Nicknames: Blessing or Burden?

Ah, nicknames—the lovable rogues of the naming world. They can be endearing, annoying, or outright bizarre. For proof, I present my high school nickname: Tadpole. Yes, Tadpole. Apparently, being the youngest in a crew of snowboarding friends meant enduring animal-themed nicknames. While I didn’t love it, it somehow stuck.

Nicknames can sometimes amplify or subvert the perception of your “official” name. A nickname like “Sunny” might inject warmth into a personality the world always assumed was reserved. Conversely, “Tank,” whether bestowed ironically or not, leaves a certain impression. The key here? Decide if you’re okay with the world calling an audible on your name narrative.

If you like your nickname, own it. If you don’t, gently correct (“It’s Anna, not Annie, thanks!”), or do what I did in college and radically rebrand.

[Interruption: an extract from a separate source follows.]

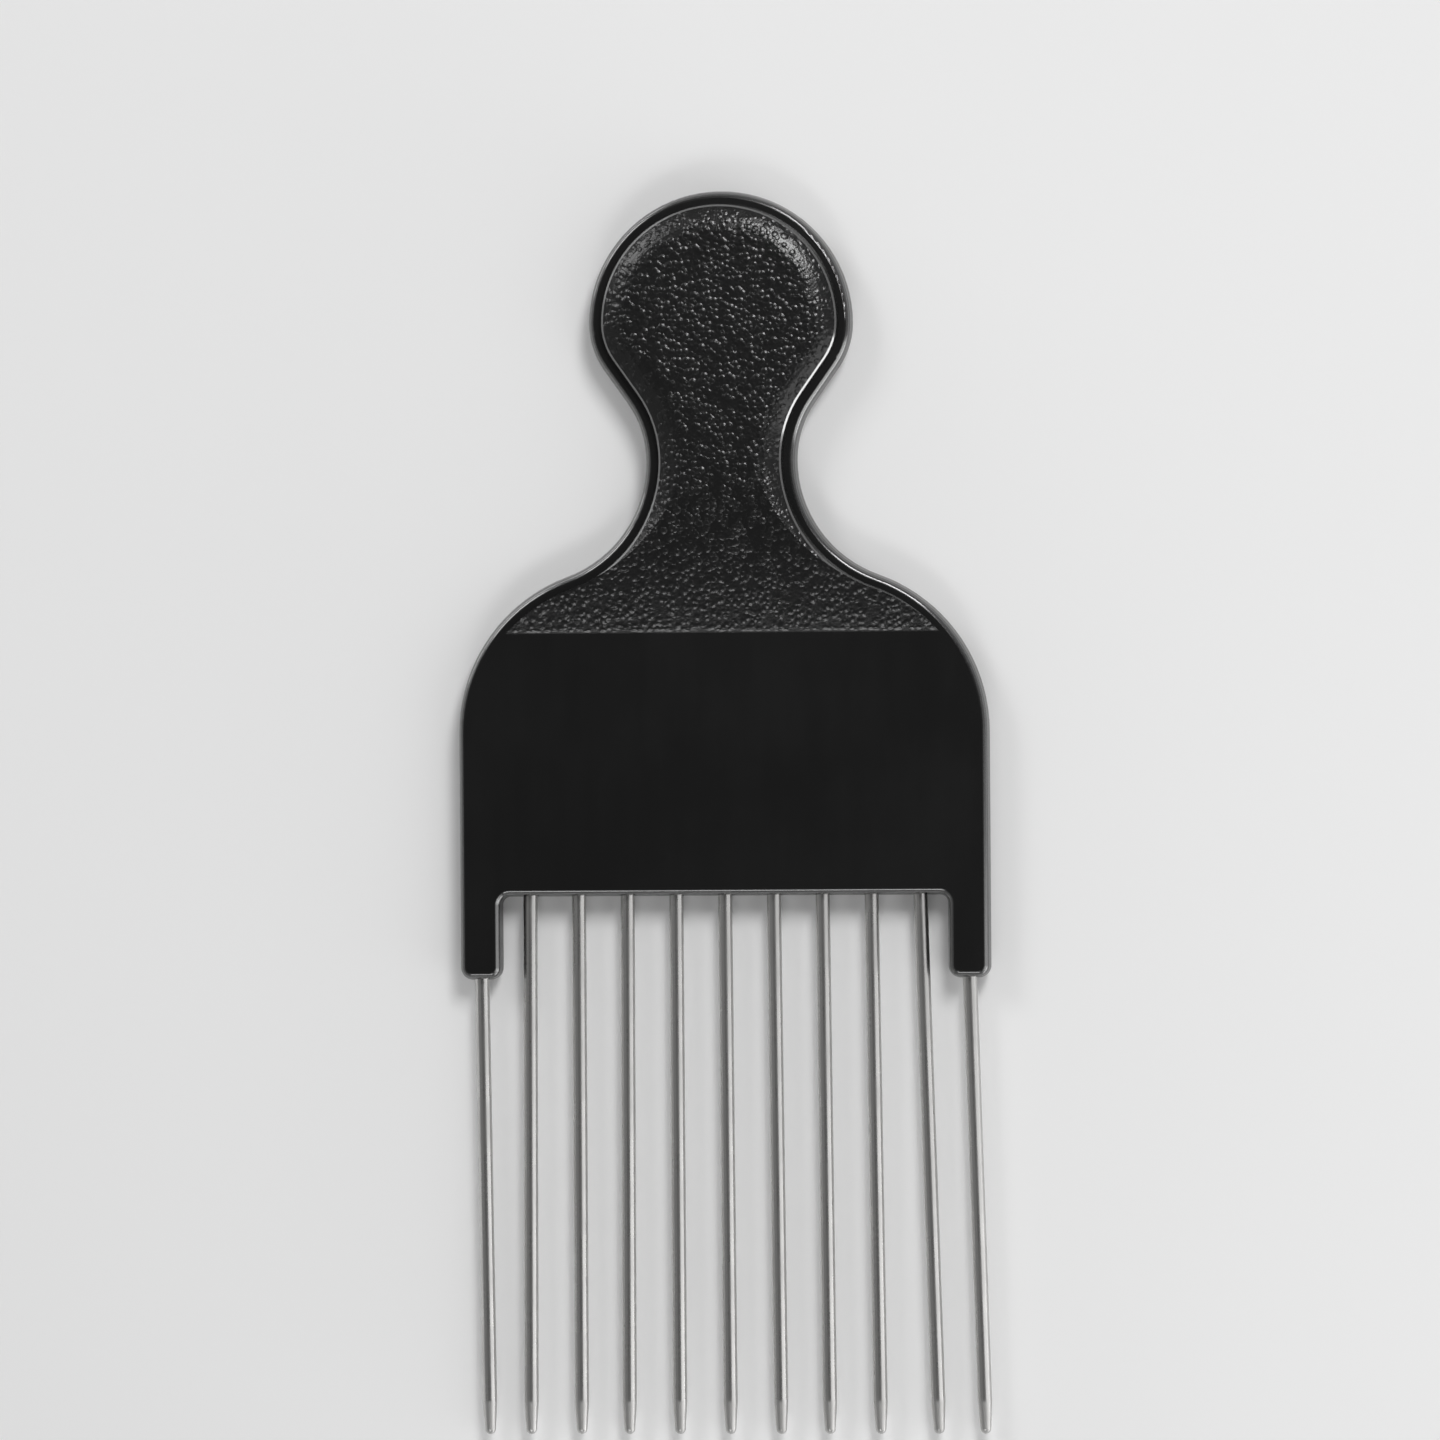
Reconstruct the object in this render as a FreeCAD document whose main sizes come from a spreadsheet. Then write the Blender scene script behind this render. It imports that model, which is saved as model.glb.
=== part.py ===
import FreeCAD, Part
import math
import os

import Sketcher

# Afro pick: a moulded handle in two shells that close round eleven steel tines.
# It lies on its back: +Z is the front of the grip, +Y the knob, -Y the tips of the tines.
# Inside the handle's own bodies y = 0 is the bar's lower edge and z = 0 is the seam.

# Lengths in millimetres, angles in degrees. A share is a part of what its comment names.
SIZES = {
    # Outline of the handle at the seam between the shells
    "handle_width": 74.4,
    "knob_radius": 18.5,
    "knob_to_root": 80.0,
    "knob_to_neck": 19.2,
    "neck_width": 21.2,
    "neck_to_shoulder": 37.9,
    # Of the two bends between knob and neck: both together, and the upper one's part of them
    "knob_bend_share": 0.923,
    "cheek_share": 0.437,
    # Of the two bends between neck and shoulder: the upper one's part
    "flare_share": 0.423,
    # Posts at the ends of the bar
    "post_drop": 11.6,
    "post_width": 6.0,
    "post_corner": 1.7,
    "root_fillet": 1.1,
    # Depths of the shells either side of the seam
    "back_depth": 3.0,
    "bar_depth": 2.9,
    "wall_draft": 7.0,
    "front_edge_radius": 0.8,
    "back_edge_radius": 1.0,
    "seam_bevel": 0.15,
    # Raised grip on the front shell, which ramps down to the bar's face
    "grip_inset": 1.55,
    "rim_height": 4.45,
    "grip_draft": 10.0,
    "rim_bevel": 0.25,
    "crown_rise": 1.0,
    "crown_run": 3.6,
    "ramp_length": 24.0,
    # Hollow inside the grip and its ribs
    "core_wall": 3.6,
    "front_core_depth": 3.4,
    "back_core_depth": 1.3,
    "boss_radius": 3.2,
    "cell_width": 11.0,
    "cell_length": 7.0,
    "cell_rib": 1.8,
    # Pegs that line the shells up
    "peg_radius": 1.5,
    "peg_height": 1.6,
    "peg_spread": 44.0,
    "peg_above_root": 21.0,
    "peg_side_gap": 0.08,
    "peg_end_gap": 0.3,
    # Tines: reach below the bar's edge, root inside the bar
    "tine_radius": 1.0,
    "tine_reach": 75.4,
    "tine_root": 13.0,
    "tine_taper": 4.6,
    "tine_tip_radius": 0.75,
    "tine_root_bevel": 0.3,
    "groove_from_end": 3.0,
    "groove_length": 1.6,
    "groove_depth": 0.35,
    "seat_gap": 0.03,
    # How far a cutter runs past what it cuts
    "overrun": 1.0,
}
COUNTS = {"tine_count": 11, "cell_count": 2, "crown_steps": 5}

# Sideways lean of the tines in degrees, from left to right. Positive is towards +X.
TINE_LEAN_ANGLES = (0.6, -0.3, -0.1, -0.2, 0.0, 0.2, 0.4, 0.4, 0.6, 1.6, 1.6)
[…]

New semester? New people? Goodbye Tadpole, hello Trent 2.0—the version with zero amphibious baggage.


Changing the Script

Speaking of rebranding: changing your name isn’t just for Hollywood stars and royalty anymore. Whether it’s an outdated name that doesn’t fit anymore or one tied to a family or cultural legacy you’re ready to release, swapping names can be liberating.

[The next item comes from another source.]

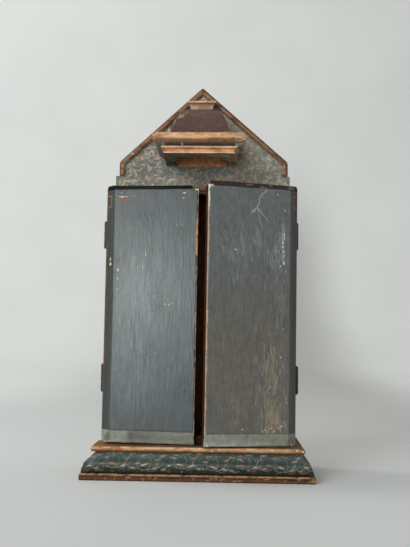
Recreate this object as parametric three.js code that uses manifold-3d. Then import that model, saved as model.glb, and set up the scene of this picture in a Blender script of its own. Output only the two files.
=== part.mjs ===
// A portable altar of painted and gilded wood: a shallow cupboard on a moulded base, closed by two
// hinged doors, under a gabled back board that carries a small projecting canopy.
// Millimetres, +Z up, the front looks towards -Y. The origin is the centre of the base's underside.

import * as THREE from 'three';
import { mergeVertices } from 'three/addons/utils/BufferGeometryUtils.js';
import Module from 'manifold-3d';

const wasm = await Module();
wasm.setup();

// Fine open line left wherever two pieces meet
const SEAM = 0.3;

// Base: three moulded layers, measured outwards from the neck under the ledge
const NECK_HALF_WIDTH = 99;
const NECK_FRONT = -30.6;
const BASE_BACK = 44;
const FOOT_HEIGHT = 6.5;
const FOOT_REACH = 13.4;
const FOOT_EASING = 0.9;
const APRON_TOP = 16.4;
const APRON_REACH = 9.4;
const COVE_TOP = 22.4;
const LEDGE_BOTTOM = 25.5;
const LEDGE_TOP = 31;
const LEDGE_REACH = 4.5;

// The ledge's left end is broken away behind this place
const LEDGE_LOSS = { x: -97.2, y: 1, slant: 0.12 };

// Case: a box of boards, open at the front
const CASE_HALF_WIDTH = 94.7;
const CASE_FRONT = -14;
const CASE_TOP = 290.8;
const CASE_CORNER_RADIUS = 4;
const SIDE_THICKNESS = 8;
const TOP_THICKNESS = 9;
const FLOOR_THICKNESS = 7.7;

// Back board, which rises above the case as a gable
const BOARD_FRONT = 36;
const BOARD_BACK = 44;
const BOARD_LEFT = 96;
const BOARD_RIGHT = 94.4;
const SHOULDER_STEP = 311.6;
const GABLE_HALF_WIDTH = 92;
const GABLE_FOOT = 326.9;
const GABLE_CORNER_RADIUS = 7;
const APEX_HEIGHT = 410.2;
const APEX_OFFSET = -1.8;

// Raised border of the gable
const BORDER_WIDTH = 6;
const BORDER_DEPTH = 3.2;
const BORDER_BEVEL = 1.5;

// Canopy: soffit board, cornice board, bell roof and cap, stacked against the back board
const CANOPY_OFFSET = -2.7;
const SOFFIT_HALF_WIDTH = 38;
const SOFFIT_FRONT = -20.6;
const SOFFIT_BOTTOM = 322.7;
const SOFFIT_TOP = 330;
const SOFFIT_GROOVE = 1.2;
const SOFFIT_FLARE = 2.4;
const CORNICE_TOP = 341.3;
const CORNICE_ROLL_RADIUS = 4.75;
const CORNICE_REACH = 9.7;
const ROOF_HALF_WIDTH = 31.5;
const ROOF_FRONT = -17;
const ROOF_TOP = 383.7;
const ROOF_TOP_HALF_WIDTH = 12;
const ROOF_TOP_FRONT = 27.5;
const ROOF_STEPS = 8;
const CAP_OFFSET = -2.2;
const CAP_TOP = 393;
const CAP_HALF_WIDTH = 12;
const CAP_FRONT = 27.5;
const CAP_REACH = 3.6;

// Niche in the canopy's underside: a half round on straight sides that run back to the board
const NICHE_OFFSET = -1.8;
const NICHE_RADIUS = 27.3;
const NICHE_CENTRE_Y = 22.9;
const NICHE_CEILING = 337.3;

// Doors, measured from the hinge axis: raised boards, bevelled on three sides
const HINGE_AXIS_X = 97;
const DOOR_EDGE = 2.4;
const DOOR_WIDTH = 92.2;
const DOOR_BOTTOM = 32.5;
const DOOR_TOP = 288.2;
const DOOR_BACK_GAP = 0.4;
const DOOR_THICKNESS = 14;
const DOOR_RIM = 7;
const OUTER_BEVEL = 9.6;
const TOP_BEVEL = 4.8;
const BOTTOM_BEVEL = 13.6;
const DOOR_CORNER_RADIUS = 4;
const LEFT_AJAR = THREE.MathUtils.degToRad(1.5);
const RIGHT_AJAR = THREE.MathUtils.degToRad(12);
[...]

A good college friend of mine—born Michael, now Atlas—made the switch after a summer of solo backpacking. His reasoning? He wanted a name with adventurous heft, and Michael felt too polite. Did I raise an eyebrow when he told me over beers? Sure. Am I now secretly jealous at how fiercely he’s grown into Atlas? Definitely. (Also, “Atlas” gets some killer reactions at parties.)

But even if an official name change isn’t in your cards, subtle shifts—like adopting a preferred nickname or initials—can have the same effect. Names are tools, not traps.

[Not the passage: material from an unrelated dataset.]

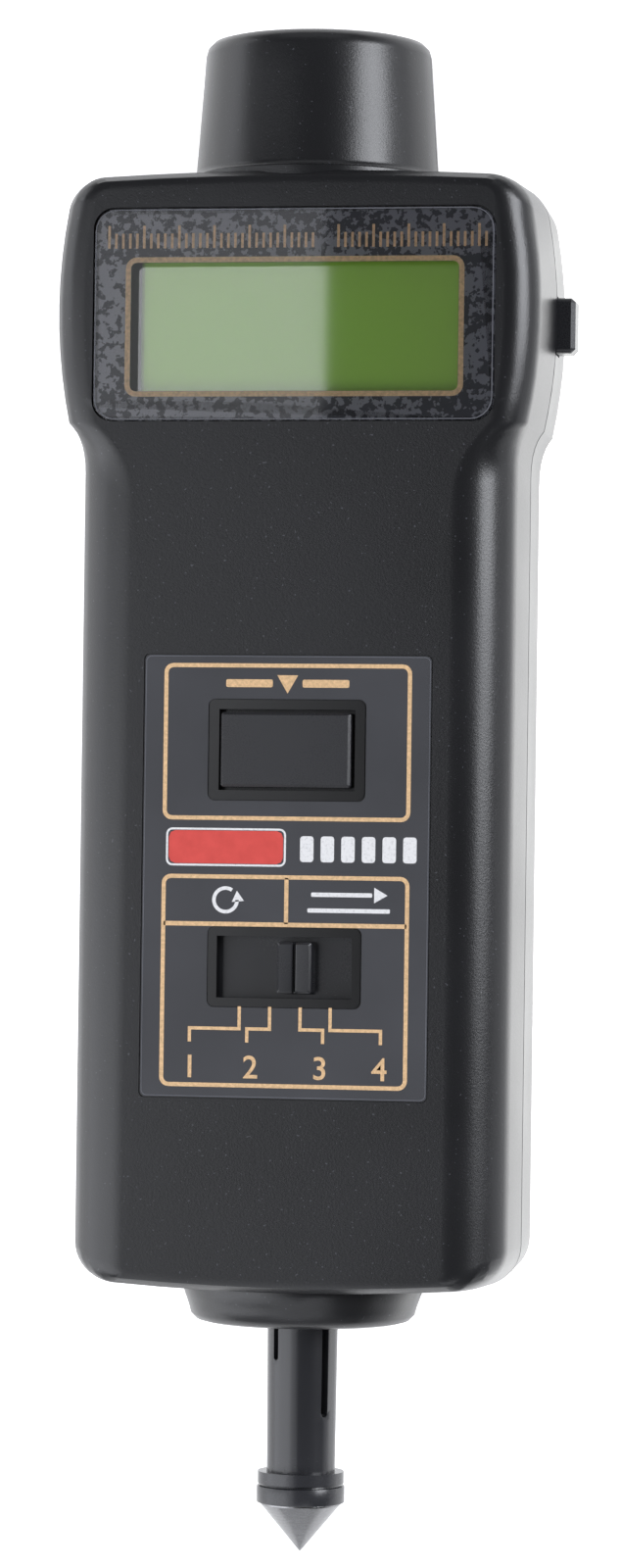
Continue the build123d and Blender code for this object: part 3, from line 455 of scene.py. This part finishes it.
painted_rim_highlight("panel_rim_highlight", "window_panel", corner=3.0 * MM, line=0.13 * MM)
painted_rim_highlight("label_rim_highlight", "control_label", corner=0.8 * MM, line=0.09 * MM)

# Above the display the film carries a plain gold scale, screened on with the display's line. It is drawn
# in two runs of ticks, and each fifth tick is tall.
tick_width = 0.38 * MM
scale_foot = 8.25 * MM


def model_tick(name, height):
    """A tick that stands on the scale's foot, in the middle of the film."""
    return print_bar(name, (0, scale_foot + height / 2), tick_width, height, film_top)


def copied(piece, across):
    """A copy of a printed mark with its own mesh, moved sideways in that mesh."""
    copy = piece.copy()
    copy.data = piece.data.copy()
    copy.data.transform(Matrix.Translation((across, 0, 0)))
    bpy.context.scene.collection.objects.link(copy)
    return copy


tall_tick = model_tick("tall_tick", 3.2 * MM)
short_tick = model_tick("short_tick", 2.1 * MM)
scale_ticks = []
for first, last, count in ((-26.4, 2.6, 30), (6.2, 27.0, 22)):
    pitch = (last - first) / (count - 1)
    for number in range(count):
        model = short_tick if number % 5 else tall_tick
        scale_ticks.append(copied(model, (first + pitch * number) * MM))
for model in (tall_tick, short_tick):
    bpy.data.objects.remove(model)
finished(join("scale_ticks", scale_ticks), "case", film_gold_painted_light)

# The display is a green glass in a grey frame, set back under the film. Two rubber strips join it to
# the board.
bezel_shadow_edge = -22 * MM


def display_green():
    """Liquid crystal glass: yellow-green, with a painted reflection and a painted shadow on its left."""
    finish = Finish("display_green")
    across = finish.axis(0)
    clouds = finish.noise(9.0, 2.0)
    # Painted reflection: the green is lighter to the left, where the glass mirrors a light, and deeper to
    # the right.
    painted_reflection_fade = finish.limit(across + clouds * (4 * MM), -12 * MM, 24 * MM)
    green = finish.mix(painted_reflection_fade, (0.46, 0.86, 0.10, 1), (0.43, 0.77, 0.11, 1))
    # Painted shadow: a dark strip along the left edge stands for the bezel's shadow.
    painted_bezel_shadow = finish.limit(across, bezel_shadow_edge - 0.3 * MM, bezel_shadow_edge + 0.3 * MM, 1.0, 0.0)
    bezel_shadow_dark = (0.07, 0.085, 0.06, 1)
    return finish.surface(Base_Color=finish.mix(painted_bezel_shadow, green, bezel_shadow_dark), Roughness=0.03, IOR=2.15)


skin("lcd_glass", display_green())
frame_grey = moulded("frame_grey", 0.10, 0.55)
skin("lcd_frame", frame_grey)
strip_rubber = moulded("strip_rubber", 0.16, 0.7, 0.6)
for node in ("upper_strip", "lower_strip"):
    skin(node, strip_rubber)

# The label is a dark film in a shallow recess, cut out for the two frames that belong to the case. Its
# gold lines box the big key and the range switch, and numbers name the switch's four places.
label_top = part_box("control_label")[1][2]
label_film = moulded("label_film", 0.041, 0.5, 0.12, 0.004)
skin("control_label", label_film, 0.08)
gold_ink = gold_print("gold_ink", (0.74, 0.49, 0.265))

box_line = 0.58 * MM
box_width = 35.0 * MM
box_corner = 1.3 * MM


def label_box(name, along, height):
    """A gold box round one of the keys."""
    box = print_frame(name, (0, along), box_width, height, box_line, box_corner, label_top)
    finished(box, "case", gold_ink)


label_box("key_box", key_y + 1.1 * MM, 21.85 * MM)
label_box("switch_box", switch_y - 1.97 * MM, 29.6 * MM)
divider_y = -86.16 * MM
level_line = print_bar("across", (0, divider_y), 34.3 * MM, 0.62 * MM, label_top)
short_line = print_bar("between", (0.2 * MM, divider_y + 3.31 * MM), box_line, 6.4 * MM, label_top)
finished(join("divider", [level_line, short_line]), "case", gold_ink)

lead_line = 0.46 * MM
lead_top = -97.5 * MM
lead_turn = -100.7 * MM
lead_foot = -102.6 * MM


def upright_line(across, top, foot):
    """The upright stretch of a lead."""
    return print_bar("lead", (across, (top + foot) / 2), lead_line, top - foot, label_top, rounding=0)


leads = []
for start, end in ((-6.24, -13.27), (-1.94, -5.14), (2.36, 5.58), (6.60, 13.71)):
    leads.append(upright_line(start * MM, lead_top, lead_turn + lead_line / 2))
    leads.append(upright_line(end * MM, lead_turn - lead_line / 2, lead_foot))
    between = ((start + end) / 2 * MM, lead_turn)
    length = abs(end - start) * MM + lead_line
    leads.append(print_bar("lead", between, length, lead_line, label_top, rounding=0))
finished(join("leads", leads), "case", gold_ink)

numbers_y = -106.2 * MM
number_size = 4.48 * MM
stroke_spread = 0.04 * MM


def numeral(text, across):
    """A printed number: text made a mesh, with its place in the mesh."""
    deselect()
    bpy.ops.object.text_add(location=(across, numbers_y, label_top))
    piece = bpy.context.object
    piece.data.body = text
    piece.data.size = number_size
    piece.data.align_x = "CENTER"
    piece.data.align_y = "CENTER"
    piece.data.extrude = ink_height / 2
    piece.data.offset = stroke_spread
    bpy.ops.object.convert(target="MESH")
    bpy.ops.object.transform_apply(location=True, rotation=True, scale=True)
    piece.name = "number_" + text
    finished(piece, "case", gold_ink)


for text, across in (("1", -13.2), ("2", -4.6), ("3", 5.2), ("4", 13.6)):
    numeral(text, across * MM)


def new_disc(name, corners, radius, centre, turn=(0, 0, 0)):
    """A flat disc or polygon with its place and turn in its mesh, left in edit mode."""
    deselect()
    bpy.ops.mesh.primitive_circle_add(
        vertices=corners, radius=radius, fill_type="NGON", location=centre, rotation=turn
    )
    piece = bpy.context.object
    piece.name = name
    bpy.ops.object.transform_apply(location=True, rotation=True, scale=True)
    bpy.ops.object.mode_set(mode="EDIT")
    return piece


def triangle(name, centre, size, turn):
    """A triangle printed on the label, its point turned the way that is asked for."""
    return thicken(new_disc(name, 3, size, (*centre, label_top), (0, 0, turn)))


mark_y = -52.6 * MM
bar_x = 5.4 * MM
left_bar = print_bar("left_bar", (-bar_x, mark_y), 6.6 * MM, 1.1 * MM, label_top)
right_bar = copied(left_bar, 2 * bar_x)
pointer = triangle("pointer", (0, mark_y + 0.3 * MM), 1.7 * MM, pi)
finished(join("key_mark", [left_bar, right_bar, pointer]), "case", gold_ink)

# Between the two boxes the label carries a red field with a white rim, and a row of six white steps.
# These are inks too, screened on after the gold.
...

Walking the Line Between Respect and Reinvention

Ultimately, owning your name is about balance: respecting the heritage it carries while knowing you can carve your own meanings from it. You’re allowed to live beyond the version assumed by your first name. You’re allowed to embrace it, adapt it, reimagine it—or all of the above.

Think of some of the most magnetic people in your orbit. I’d bet good money they don’t rely on their name alone for impact. They’ve cultivated a reputation, a way of moving through the world that makes their name matter more.


The Final Word: Write, Rewrite, Repeat

Turns out, Timber Wolf Donovan might’ve been the worst possible name for me—or the most legendary. I’ll never know. What I do know is that Trent is the name I’ve grown into, worn like my favorite flannel, and built a life I love within its frame. It doesn’t box me in any more than I allow it to.

Your job, should you choose to accept it? Find whatever parts of your name resonate, shake loose the ones that feel sticky, and tell a story you love around it. Whether you were named after a grandmother, a soap opera heartthrob, or a hurricane that made everyone slightly nervous, lean into it—or rewrite it entirely. Identity’s a wild, sprawling thing, and a name is just one thread in the weave.

It’s your life. Make sure your name, however you shape it, is playing for the winning team.